The IWW is the only organization in North America that teaches workers how to fight at work without relying on a reformist business union. That is incredibly important, but it can’t be everything. Our implicit idea of the “average” worker is wrong and exclusionary. It envisions someone without any struggles outside of their workplace, nor having to deal with sexism, racism, homophobia, or ableism in their workplace. In short, we assumed the “average” worker to be a white, able-bodied straight male US citizen with a job and no kids. We’ll only move past this by recognizing and confronting it.
Ironically, white workerism has hit a wall in its ability to find relevance for the IWW model at work, while the branches basing themselves on holistic revolutionary unionism have seen a surge of new workplace campaigns. We saw in the Twin Cities that the experience with workplace pickets and at UPS prepared the branch to engage with movement against police terrorism, and that years of radical organizing among education workers prepared them to organize against the construction of a youth prison, both of which then reinforced possibilities for workplace organizing. The workplace and non-workplace organizing are both independently important, but together they mutually reinforced each other and lead to a wider and wider arena for struggle in the Twin Cities. This has also begun to happen in Raleigh-Durham and other cities.
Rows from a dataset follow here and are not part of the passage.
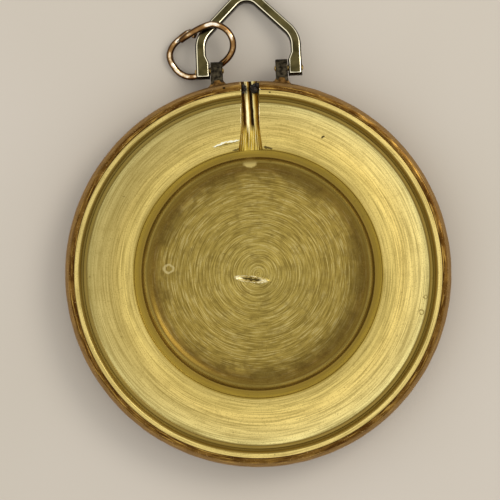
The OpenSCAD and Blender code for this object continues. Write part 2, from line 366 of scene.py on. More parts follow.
def turnedBrass():
    # gilt brass off the lathe: its broken rings stretch every highlight across them, close and fine on the
    # wide face and deeper in the well, under old tarnish and small stains;
    # painted shade darkens the well's foot, the ledge, the step lines and one side of the face, and some
    # spots are painted highlights, shadows and a pool of light
    look = brass
    material, tree, where, _ = startMaterial("lathe turned gilt brass")
    flat, radius = radiusOf(tree, where)
    found = {name: turningMarks(tree, where, radius, *sizes) for name, sizes in look["marks"].items()}
    for name, (size, detail, rough) in look["noises"].items():
        found[name] = addNode(tree, "TexNoise", {"Vector": where, "Scale": 1 / (size * mm),
                                                 "Detail": detail, "Roughness": rough})
    inside, outside = look["floorEdge"]
    found["floor"] = addNode(tree, "MapRange", {0: radius, 1: inside * mm, 2: outside * mm, 3: 1.0, 4: 0.0})
    found["face"] = ringBand(tree, radius, *look["face"])
    found["foot"] = ringBand(tree, radius, *look["foot"])
    away = math.radians(look["shadedSide"])
    way = addNode(tree, "VectorMath", {0: flat}, operation="NORMALIZE")
    found["side"] = addNode(tree, "VectorMath", {0: way, 1: (math.cos(away), math.sin(away), 0)},
                            operation="DOT_PRODUCT")
    share = addNode(tree, "Math", {0: radius, 1: place["caseR"] * mm}, operation="DIVIDE")
    zones = rampOf([(r / place["caseR"], shade) for r, shade in look["zones"]])
    colour = layCoats(tree, addNode(tree, "ValToRGB", {"Fac": share}, stops=zones), look["coats"], found)
    uneven = ragged(tree, where, *look["raggedEdge"])
    for *shape, shade, amount in look["stainsAndLight"]:
        found["stainAndLight"] = ovalMask(tree, uneven, *shape)
        colour = layCoats(tree, colour, [("stainAndLight", 0.0, 1.0, 0.0, amount, "everywhere", shade)], found)
    deep = addNode(tree, "Math", {0: found["cuts"], 1: found["floor"], 2: found["coarse"]},
                   operation="MULTIPLY_ADD")
    height = addNode(tree, "Math", {0: found["fine"], 1: look["fineShare"], 2: deep},
                     operation="MULTIPLY_ADD")
    onFace, inWell = look["strength"]
    strength = addNode(tree, "MapRange", {0: found["floor"], 3: onFace, 4: inWell})
    look = {**look, "bump": (strength, look["depth"])}
    return finishMaterial(material, tree, look, colour, height, found["patches"], {
        "Metallic": 1.0, "Anisotropic": look["anisotropic"], "Anisotropic Rotation": look["grainTurn"],
        "Tangent": addNode(tree, "Tangent", direction_type="RADIAL", axis="Z")})


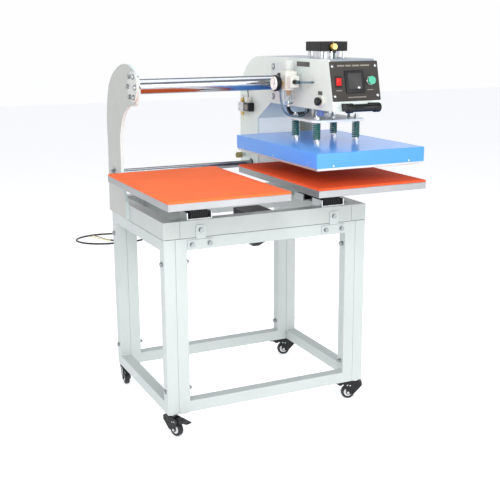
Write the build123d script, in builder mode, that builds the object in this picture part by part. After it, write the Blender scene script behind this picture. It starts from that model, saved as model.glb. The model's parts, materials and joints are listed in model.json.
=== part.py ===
from build123d import *
import math
import os

os.makedirs("parts", exist_ok=True)

# Two-station pneumatic heat press on a caster stand, in millimetres.
# X runs across the machine, Y from its front to its back, Z up.
# The origin is on the floor, under the middle of the machine.

# Driving dimensions: stand and base
CASTER_H = 75
STAND_W = 752
STAND_D = 562
STAND_H = 600
TUBE = 40
WALL = 2
BASE_H = 57
STAND_FRONT = -162.5
STAND_BACK = STAND_FRONT + STAND_D
STAND_Y = STAND_FRONT + STAND_D / 2
STAND_TOP = CASTER_H + STAND_H
BASE_TOP = STAND_TOP + BASE_H
SIDE_X = STAND_W / 2
EDGE = 2.5

# Driving dimensions: platens
PAD_W = 400
PAD_D = 600
PLATEN_X = 247.5
PLATEN_Y = -112.5
PAD_TOP = BASE_TOP + 116
PAD_T = 8
PLATEN_T = 22
PLATEN_TOP = PAD_TOP - PAD_T

# Driving dimensions: uprights and guide shafts
UPRIGHT_T = 10
SHAFT_R = 25
SHAFT_Y = 47.5
SHAFT_Z = BASE_TOP + 415
LOWER_R = 12.5
LOWER_Y = 312.5
LOWER_Z = BASE_TOP + 96
RUNNING = 0.05
HOLE = 0.2

# Driving dimensions: head, heater and press, all about the head's own axis
HEAD_X = PLATEN_X
HEAD_W = 180
PLATE_T = 8
SHEET = 2.5
HEAD_LEFT = HEAD_X - HEAD_W / 2
HEAD_RIGHT = HEAD_X + HEAD_W / 2
HEAD_BOTTOM = BASE_TOP + 337
HEAD_TOP = BASE_TOP + 500
HEAD_REAR = 412.5
NOSE_Y = -305.5
BROW_Y = -267.5
COLUMN_FRONT = 257.5
COLUMN_BOTTOM = BASE_TOP + 65
HEATER_Y = -96.5
COVER_H = 47
COVER_BOTTOM = BASE_TOP + 174.5
COVER_TOP = COVER_BOTTOM + COVER_H
CARRIER_Z = BASE_TOP + 293
CARRIER_T = 8
STUD_X = 76
STUD_Y = 75
SPRING_R = 13.5
SPRING_HOLE = 8

# Driving dimensions: end caps of the upper shaft
FLANGE_R = 51
FLANGE_T = 9
FLANGE_PITCH = 38

# Driving dimensions: fasteners
M8_R = 4
M8_FLAT = 13


def at_x(x):
    """Plane across X whose own axes run along Y and Z."""
    return Plane.YZ.offset(x)


def at_y(y):
    """Plane across Y whose own axes run along X and Z, extruding towards the front."""
    return Plane(origin=(0, y, 0), x_dir=(1, 0, 0), z_dir=(0, -1, 0))


def save(builder, name):
    """Label one finished piece and write its STEP file."""
    builder.part.label = name
    export_step(builder.part, f"parts/{name}.step")


def block(x, y, z, mode=Mode.ADD):
    """Box between the low and high values given for each axis."""
    middle = ((x[0] + x[1]) / 2, (y[0] + y[1]) / 2, (z[0] + z[1]) / 2)
    with Locations(middle):
        Box(x[1] - x[0], y[1] - y[0], z[1] - z[0], mode=mode)


def bar(start, direction, radius, length, mode=Mode.ADD):
    """Round bar that grows from start along direction."""
    with Locations(Plane(origin=start, z_dir=direction)):
        Cylinder(radius, length, align=(Align.CENTER, Align.CENTER, Align.MIN), mode=mode)


def hexagon(start, direction, flats, length):
    """Hexagonal bar of the given size across its flats."""
    with BuildSketch(Plane(origin=start, z_dir=direction)) as outline:
        RegularPolygon(flats / math.sqrt(3), 6)
    extrude(outline.sketch, amount=length)


def hex_bolt(face, outward, shank):
    """Hex head and washer on a face, with a shank of M8 going into it."""
    direction = Vector(*outward)
    base = Vector(*face)
    bar(base, direction, M8_FLAT * 0.65, 1.6)
    hexagon(base + direction * 1.6, direction, M8_FLAT, 5.3)
    bar(base - direction * shank, direction, M8_R, shank + 1)


def sweep_tube(points, radii, radius):
    """Round tube along straight runs joined by tangent arcs."""
    with BuildLine() as route:
        FilletPolyline(*points, radius=radii)
    line = route.wire()
    with BuildSketch(Plane(origin=line @ 0, z_dir=line % 0)) as section:
        Circle(radius)
    sweep(section.sketch, path=line)
    return line.length


def arc_radii(points):
    """Largest tidy radius at each corner: 0.45 of the shorter run over the tangent of half the turn."""
    radii = []
    for before, here, after in zip(points, points[1:], points[2:]):
        run_in = Vector(*here) - Vector(*before)
        run_out = Vector(*after) - Vector(*here)
        turn = math.radians(run_in.get_angle(run_out))
        radii.append(0.45 * min(run_in.length, run_out.length) / math.tan(turn / 2))
    return radii


# Stand

BOLT_HEIGHTS = (CASTER_H + 80, STAND_TOP - 82)
LEG_ROWS = (STAND_FRONT + TUBE / 2, STAND_BACK - TUBE / 2)
LEG_SPOTS = [(side * (SIDE_X - TUBE / 2), y) for y in LEG_ROWS for side in (-1, 1)]
JOIN_SPREAD = 31
PLATE_THIN = 3
JOIN_Z = (STAND_TOP - 22, STAND_TOP + 24)
STEM_R = 5


def rail_ring(plane, across, width, height, depth):
    """Hollow rectangular ring of welded square tube, grown from its plane by depth."""
    with BuildSketch(plane) as ring:
        with Locations(across):
            Rectangle(width, height)
            Rectangle(width - 2 * TUBE, height - 2 * TUBE, mode=Mode.SUBTRACT)
    extrude(ring.sketch, amount=depth)


def hollow_ring(plane, across, width, height, depth):
    """The empty inside of the tubes of a rail ring."""
    with BuildSketch(plane.offset(WALL)) as ring:
        with Locations(across):
            Rectangle(width - 2 * WALL, height - 2 * WALL)
            Rectangle(width - 2 * (TUBE - WALL), height - 2 * (TUBE - WALL), mode=Mode.SUBTRACT)
    extrude(ring.sketch, amount=depth - 2 * WALL, mode=Mode.SUBTRACT)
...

This is an exciting thing for all of us to see and support. One of the authors of this piece was skeptical of IWOC and the GDC until eight months ago, but has realized they were wrong. The explosive growth that they are enabling as they make the IWW relevant to very different groups of workers from the ones we have appealed to in the past deserves to be recognized, celebrated, and encouraged.
There are two choices facing us right now: we can continue to cling to a narrow vision, close our eyes to what is happening around us, and languish in obscurity, as any future working-class rebellions leave us in the dust. Or, we can embrace a holistic revolutionary unionism, and form a meaningful part of a creative, militant, and rebellious class-wide movement that simultaneously challenges all oppressions and prepares for a post-capitalist society.
If we’re serious about growing and becoming relevant to the entire working class, it’s way past time to confront, cast out, and finally abandon white workerism.